Source: forbes.com
Have you ever noticed how accurate Netflix’s recommendations are to your taste? And how is Google Maps so confident I’m going home, that it will suggest directions to my house? Even my iPhone suggests what time I should set my alarm clock right before I go to bed. This means it knows when I’m going to bed and tells me the optimal time to wake up, down to the minute, based on my sleep patterns. Amazing, right?
So why do most organizations continue to use their data the same way they would have used it 10, 15 or even 20 years ago? Wouldn’t it make sense for businesses to use this technology to create better customer experiences and operational improvements?
What if you could use this technology to help your customers improve their lives? The good news is that the same machine learning technologies utilized within these large organizations are offered to the general public by various providers, such as AWS, Google Cloud Platform and Azure — for a fee, of course.
At AWS re:Invent 2019, there was a clear, overarching theme: machine learning. And not just machine learning, but the big push for using technology that can make smarter decisions for your business in real time, with minimal involvement from your organization (once it’s set up, of course).
And what exactly makes machine learning and artificial intelligence work? Data — and lots of it. To make this work, you need to experiment with machine learning and data lakes and create an open data culture.
Experiment with machine learning and data lakes.
Let’s say you’re a successful organization looking to uncover your most profitable customer cohort. Knowing this information will give you better insights into what products are working best for which customers. This means you can make more informed marketing and operational decisions based on consumer activity.
You could go into your financial reporting systems and see what products are selling the most, but that only tells you which products are selling, not who buys these products. So you dig further in your separate, disconnected-from-the-financials CRM system to understand the types of customers buying those products. There, with some manual or development effort, you can uncover this information.
And now, what if you wanted to know what marketing campaigns are driving sales to these specific customers?
Well, that’s when it gets interesting. This is possible through the integration of data silos, mostly through manual effort in copying and pasting, formula-driven Excel spreadsheets or specific development effort. This is a lot of work, but still possible in a data silo.
Let’s take it a step further.
What if you want your marketing system to automate personalized marketing campaigns based on purchasing behavior, incident tickets, ratings of products, and your customers’ activity on social media and browsing behavior on your website. Now, life becomes much harder, if not impossible, when all of your data reporting platforms are siloed.
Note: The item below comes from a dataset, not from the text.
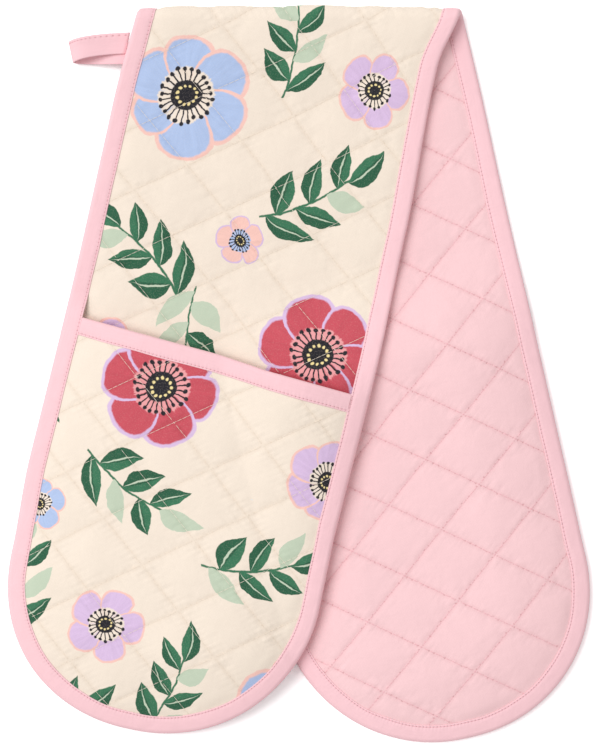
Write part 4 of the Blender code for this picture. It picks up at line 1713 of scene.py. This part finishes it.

This is why many organizations and cloud vendors are pushing organizations to data lakes. A data lake, unlike a data silo, is natively suited for artificial intelligence and machine learning analysis, as well as building predictive models from disparate, disconnected data sources.
In our example, if all of the data is within a data lake, you can not only uncover insights you were never able to before, but you can build models in real time to send out personalized marketing campaigns at the right time.
Consider moving your data to data lakes to see the impact for yourself.
Create an open data culture.
If Jeff Bezos didn’t mandate that every single department open up access to its data through APIs, then AWS actually wouldn’t exist as we know it today. The culture of departments working together and sharing data between each other was the start of the Amazon S3 storage system.
Traditionally, we build our data warehouses around a type of data, in a data silo. Most data reporting systems are siloed and only accessible by their respective departments. The data is also nicely organized like a typical relational database and is easy to understand.
But, as I mentioned, the data isn’t connected, which leaves an organization with many blind spots. Instead of finance, sales, marketing and operations living in their own worlds, wouldn’t it make sense for teams to be able to make decisions based on connected data systems?
Companies, specifically department leads, should consider changing their mindset and open up their data to departments within the organization. By moving away from a data silo world to a data lake environment, you’re giving your business an extra edge to compete. You’re giving the data scientists permission to find new business opportunities that would never be possible by partitioning your department’s data.
Machine learning is here to stay. It’s accessible, and the technology has improved to where any organization, not just Google, Microsoft and Apple, can utilize these advancements to make a positive impact with their customers and the world. It’s not too late. In fact, it’s just the beginning.